In apparenza allora un’opera inaccessibile di follia e sulla follia, una di quelle scatole cinesi che forse lasciano più spaesati che meravigliati, ma in realtà è un esperimento molto composto, attento e ben strutturato, che non necessita del sacrificio di chi guarda per una ingresso anche solo contestuale a ciò che accade.

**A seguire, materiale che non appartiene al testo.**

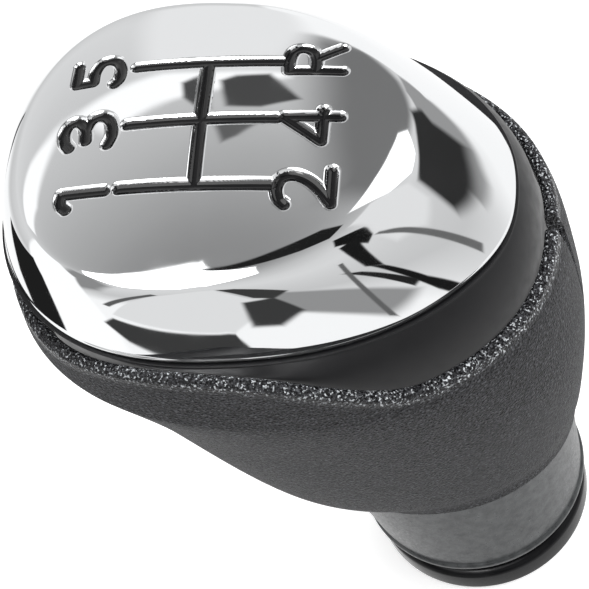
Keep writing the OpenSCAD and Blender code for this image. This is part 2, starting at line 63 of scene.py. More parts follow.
class Slot(Enum):
    """Names for material slots of the pieces made here, which the pieces don't use."""

    CAP = "cap_chrome"
    ENAMEL = "enamel_black"
    BEZEL = "bezel_satin"
    GRIP = "grip_grain"
    SLEEVE = "sleeve_satin"
    RING = "ring_gloss"


def ease(value: np.ndarray, start: float, end: float) -> np.ndarray:
    """Smooth step from 0 at start to 1 at end."""
    f = np.clip((np.asarray(value, float) - start) / (end - start), 0.0, 1.0)
    return f * f * (3.0 - 2.0 * f)


def oval_power(value: np.ndarray, power: np.ndarray) -> np.ndarray:
    """Sine or cosine bent to an oval of the given squareness."""
    return np.sign(value) * np.abs(value) ** (2.0 / power)


def from_front(turn: np.ndarray) -> np.ndarray:
    """Angle from the front to either side, from 0 to 180 degrees."""
    return np.abs(np.mod(np.asarray(turn) + 180.0, 360.0) - 180.0)


def around(columns: int) -> np.ndarray:
    """Even angles in degrees once round the knob."""
    return np.arange(columns) * 360.0 / columns


def turned(turn: np.ndarray, profile: list) -> np.ndarray:
    """Loops of a turned profile, given as pairs of radius and height."""
    t, (r, z) = np.radians(turn), np.array(profile).T
    x, y = np.outer(np.sin(t), r), np.outer(np.cos(t), r)
    return np.stack([x, y, np.broadcast_to(z, x.shape)], axis=2)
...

Without Name è infatti, prima di tutto, un vero e proprio trip lisergico che Lorcan Finnegan, alla sua prima regia su lunga distanza, non teme di caricare (a base di funghi allucinogeni) con lunghe sequenze di luci stroboscopiche che fanno uscire gli occhi dal cranio (di certo non aiuta averlo visto a colazione, ma l’horror lo si vive ventiquattr’ore su ventiquattro), e questo trasmette uno straniamento lisergico che colpisce molto più a fondo di una più morbida destrutturazione sensoriale.

La progressiva distruzione dello sgradevole Eric è molto più umana e in qualche modo molto più comprensibile di quello che può apparire dopo i primi sconquassamenti visivi/sonori, e va grande merito a Finnegan per riuscire a mantenere intatta l'atmosfera genuinamente horror partorita dalla natura inspiegabile e dall'entità cosmica che pare dominarla, attraverso una regia splendida, una narrazione lenta e silenziosa, priva di colonna sonora se non per alcune nauseanti litanie rumoriste, e una vicenda fatta di immagini e di sensazioni che fanno provare quel dolore sottopelle tipico della febbre. Da provare.